--- Start ---
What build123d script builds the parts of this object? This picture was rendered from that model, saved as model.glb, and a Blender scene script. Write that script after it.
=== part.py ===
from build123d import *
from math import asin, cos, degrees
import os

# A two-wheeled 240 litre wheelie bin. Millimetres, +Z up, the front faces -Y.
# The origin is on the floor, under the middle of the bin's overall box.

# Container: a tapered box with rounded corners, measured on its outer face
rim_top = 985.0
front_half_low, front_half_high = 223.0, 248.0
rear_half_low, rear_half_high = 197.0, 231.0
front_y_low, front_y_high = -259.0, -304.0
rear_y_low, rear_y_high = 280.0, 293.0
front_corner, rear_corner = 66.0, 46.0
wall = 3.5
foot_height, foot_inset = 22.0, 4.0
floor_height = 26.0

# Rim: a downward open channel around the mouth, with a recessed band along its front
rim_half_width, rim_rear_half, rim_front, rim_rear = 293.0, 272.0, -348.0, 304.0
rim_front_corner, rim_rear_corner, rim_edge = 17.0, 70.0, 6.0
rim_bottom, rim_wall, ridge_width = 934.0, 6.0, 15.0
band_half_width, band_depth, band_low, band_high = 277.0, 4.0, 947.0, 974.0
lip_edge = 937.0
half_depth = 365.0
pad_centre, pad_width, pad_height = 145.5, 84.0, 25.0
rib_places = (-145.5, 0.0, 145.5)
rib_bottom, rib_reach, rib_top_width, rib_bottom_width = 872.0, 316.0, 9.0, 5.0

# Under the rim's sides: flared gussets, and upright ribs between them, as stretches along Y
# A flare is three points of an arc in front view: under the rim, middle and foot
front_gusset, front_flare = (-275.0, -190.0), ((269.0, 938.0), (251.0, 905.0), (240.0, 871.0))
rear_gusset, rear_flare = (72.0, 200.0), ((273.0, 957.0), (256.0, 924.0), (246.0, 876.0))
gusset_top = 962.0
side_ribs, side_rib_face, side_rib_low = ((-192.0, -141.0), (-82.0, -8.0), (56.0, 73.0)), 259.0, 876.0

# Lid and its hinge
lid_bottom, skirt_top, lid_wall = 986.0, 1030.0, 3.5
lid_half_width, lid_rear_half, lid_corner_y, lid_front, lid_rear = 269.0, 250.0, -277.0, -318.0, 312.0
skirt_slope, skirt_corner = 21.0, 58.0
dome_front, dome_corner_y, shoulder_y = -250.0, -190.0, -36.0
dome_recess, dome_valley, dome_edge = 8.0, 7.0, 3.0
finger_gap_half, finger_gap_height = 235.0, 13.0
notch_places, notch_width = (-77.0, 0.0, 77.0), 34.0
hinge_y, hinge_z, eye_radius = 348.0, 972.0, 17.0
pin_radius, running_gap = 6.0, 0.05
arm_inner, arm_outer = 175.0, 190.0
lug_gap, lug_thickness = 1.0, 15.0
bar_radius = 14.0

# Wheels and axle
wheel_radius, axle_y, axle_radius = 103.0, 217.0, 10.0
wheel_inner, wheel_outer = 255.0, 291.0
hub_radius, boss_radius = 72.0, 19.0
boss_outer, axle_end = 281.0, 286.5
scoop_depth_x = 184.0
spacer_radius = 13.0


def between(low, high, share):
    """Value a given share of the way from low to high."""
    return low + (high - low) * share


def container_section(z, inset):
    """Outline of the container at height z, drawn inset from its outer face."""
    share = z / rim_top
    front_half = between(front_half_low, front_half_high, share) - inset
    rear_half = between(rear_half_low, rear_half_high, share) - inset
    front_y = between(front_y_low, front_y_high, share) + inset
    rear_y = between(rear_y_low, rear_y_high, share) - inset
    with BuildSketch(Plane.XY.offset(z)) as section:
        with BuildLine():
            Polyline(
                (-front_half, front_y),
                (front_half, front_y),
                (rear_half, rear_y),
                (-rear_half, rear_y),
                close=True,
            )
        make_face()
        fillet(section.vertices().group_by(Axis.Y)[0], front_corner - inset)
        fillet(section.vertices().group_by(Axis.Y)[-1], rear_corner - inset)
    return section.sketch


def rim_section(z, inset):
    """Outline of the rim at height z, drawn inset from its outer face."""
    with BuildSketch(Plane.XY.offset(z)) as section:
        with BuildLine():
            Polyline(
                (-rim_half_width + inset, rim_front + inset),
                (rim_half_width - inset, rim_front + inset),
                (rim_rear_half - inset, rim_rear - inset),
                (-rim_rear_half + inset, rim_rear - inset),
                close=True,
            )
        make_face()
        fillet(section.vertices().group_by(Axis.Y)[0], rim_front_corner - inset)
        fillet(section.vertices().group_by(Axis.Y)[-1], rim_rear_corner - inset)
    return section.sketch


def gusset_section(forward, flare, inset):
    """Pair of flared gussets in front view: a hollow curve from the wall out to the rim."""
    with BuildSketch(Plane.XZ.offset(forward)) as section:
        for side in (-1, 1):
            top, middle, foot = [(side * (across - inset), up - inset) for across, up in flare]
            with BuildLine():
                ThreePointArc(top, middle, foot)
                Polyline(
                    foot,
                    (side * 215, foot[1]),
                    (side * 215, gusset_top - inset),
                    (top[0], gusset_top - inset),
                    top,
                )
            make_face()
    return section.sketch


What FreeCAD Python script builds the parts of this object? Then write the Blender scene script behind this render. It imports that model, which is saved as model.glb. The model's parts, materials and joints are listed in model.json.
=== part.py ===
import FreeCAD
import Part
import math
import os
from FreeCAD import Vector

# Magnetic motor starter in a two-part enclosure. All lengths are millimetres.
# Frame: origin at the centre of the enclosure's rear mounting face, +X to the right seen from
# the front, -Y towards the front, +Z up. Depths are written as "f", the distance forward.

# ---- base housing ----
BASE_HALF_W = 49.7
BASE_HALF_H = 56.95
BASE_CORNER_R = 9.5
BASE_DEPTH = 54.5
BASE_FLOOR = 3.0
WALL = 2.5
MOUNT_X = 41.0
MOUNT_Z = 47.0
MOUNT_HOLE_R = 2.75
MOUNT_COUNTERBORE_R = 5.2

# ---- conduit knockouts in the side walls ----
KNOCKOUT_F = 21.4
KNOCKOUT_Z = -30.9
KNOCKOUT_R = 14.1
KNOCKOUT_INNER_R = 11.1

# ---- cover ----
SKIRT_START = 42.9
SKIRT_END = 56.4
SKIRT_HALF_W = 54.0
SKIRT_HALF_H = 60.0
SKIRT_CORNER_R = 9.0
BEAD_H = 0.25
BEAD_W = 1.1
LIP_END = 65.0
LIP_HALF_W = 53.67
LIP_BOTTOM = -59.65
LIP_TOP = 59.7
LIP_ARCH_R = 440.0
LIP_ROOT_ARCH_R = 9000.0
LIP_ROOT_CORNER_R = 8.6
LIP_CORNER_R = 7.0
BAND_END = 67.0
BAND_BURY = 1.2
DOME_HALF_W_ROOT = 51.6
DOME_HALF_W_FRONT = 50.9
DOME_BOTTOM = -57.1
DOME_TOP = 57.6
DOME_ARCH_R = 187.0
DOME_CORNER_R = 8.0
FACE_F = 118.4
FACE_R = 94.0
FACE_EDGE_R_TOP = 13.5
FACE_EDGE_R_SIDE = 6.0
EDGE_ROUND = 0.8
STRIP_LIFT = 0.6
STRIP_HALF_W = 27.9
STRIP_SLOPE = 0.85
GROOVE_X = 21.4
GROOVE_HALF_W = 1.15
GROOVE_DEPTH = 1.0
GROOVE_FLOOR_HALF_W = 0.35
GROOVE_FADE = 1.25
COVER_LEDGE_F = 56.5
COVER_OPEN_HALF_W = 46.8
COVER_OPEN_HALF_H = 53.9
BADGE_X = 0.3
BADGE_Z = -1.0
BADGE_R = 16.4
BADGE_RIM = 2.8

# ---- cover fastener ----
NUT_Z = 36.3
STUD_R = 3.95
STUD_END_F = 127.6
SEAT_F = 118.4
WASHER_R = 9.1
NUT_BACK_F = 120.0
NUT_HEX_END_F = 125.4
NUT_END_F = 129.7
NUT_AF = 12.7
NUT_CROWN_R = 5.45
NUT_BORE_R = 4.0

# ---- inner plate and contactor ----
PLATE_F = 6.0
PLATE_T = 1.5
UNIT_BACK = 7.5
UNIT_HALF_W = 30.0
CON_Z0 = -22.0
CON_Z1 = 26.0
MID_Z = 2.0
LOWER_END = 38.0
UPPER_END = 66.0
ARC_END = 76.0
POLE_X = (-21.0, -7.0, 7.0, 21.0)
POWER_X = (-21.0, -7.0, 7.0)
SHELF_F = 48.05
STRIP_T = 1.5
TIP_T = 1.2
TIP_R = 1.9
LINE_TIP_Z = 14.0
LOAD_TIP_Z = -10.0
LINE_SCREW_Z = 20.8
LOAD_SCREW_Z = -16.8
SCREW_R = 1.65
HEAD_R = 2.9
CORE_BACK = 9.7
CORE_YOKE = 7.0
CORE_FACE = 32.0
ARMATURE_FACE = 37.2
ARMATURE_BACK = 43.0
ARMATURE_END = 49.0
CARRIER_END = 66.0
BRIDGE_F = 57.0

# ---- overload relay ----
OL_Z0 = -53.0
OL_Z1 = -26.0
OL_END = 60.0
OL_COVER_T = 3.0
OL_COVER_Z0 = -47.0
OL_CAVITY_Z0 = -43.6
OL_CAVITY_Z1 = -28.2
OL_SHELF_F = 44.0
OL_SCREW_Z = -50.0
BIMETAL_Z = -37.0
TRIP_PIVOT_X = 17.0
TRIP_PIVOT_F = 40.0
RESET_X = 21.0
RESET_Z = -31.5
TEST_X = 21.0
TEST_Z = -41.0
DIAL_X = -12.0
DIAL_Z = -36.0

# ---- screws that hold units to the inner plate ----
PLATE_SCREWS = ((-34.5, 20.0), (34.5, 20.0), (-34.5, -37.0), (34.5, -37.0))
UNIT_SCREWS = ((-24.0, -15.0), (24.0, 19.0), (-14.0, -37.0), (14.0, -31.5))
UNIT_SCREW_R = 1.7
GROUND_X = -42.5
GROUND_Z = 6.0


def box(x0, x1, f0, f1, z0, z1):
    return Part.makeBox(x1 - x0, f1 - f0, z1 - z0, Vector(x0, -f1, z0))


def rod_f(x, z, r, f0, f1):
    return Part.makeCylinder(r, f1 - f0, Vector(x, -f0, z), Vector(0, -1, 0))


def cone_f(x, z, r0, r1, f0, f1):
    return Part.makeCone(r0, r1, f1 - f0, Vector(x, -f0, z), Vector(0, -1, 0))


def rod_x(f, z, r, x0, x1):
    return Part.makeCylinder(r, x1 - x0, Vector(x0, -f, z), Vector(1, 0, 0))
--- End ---
EXERCISE AIM
Quote exactly the lines running from the start of the listing above through the line where "floor_height = 26.0" is found, and output no other lines.

RESPONSE
What build123d script builds the parts of this object? This picture was rendered from that model, saved as model.glb, and a Blender scene script. Write that script after it.
=== part.py ===
from build123d import *
from math import asin, cos, degrees
import os

# A two-wheeled 240 litre wheelie bin. Millimetres, +Z up, the front faces -Y.
# The origin is on the floor, under the middle of the bin's overall box.

# Container: a tapered box with rounded corners, measured on its outer face
rim_top = 985.0
front_half_low, front_half_high = 223.0, 248.0
rear_half_low, rear_half_high = 197.0, 231.0
front_y_low, front_y_high = -259.0, -304.0
rear_y_low, rear_y_high = 280.0, 293.0
front_corner, rear_corner = 66.0, 46.0
wall = 3.5
foot_height, foot_inset = 22.0, 4.0
floor_height = 26.0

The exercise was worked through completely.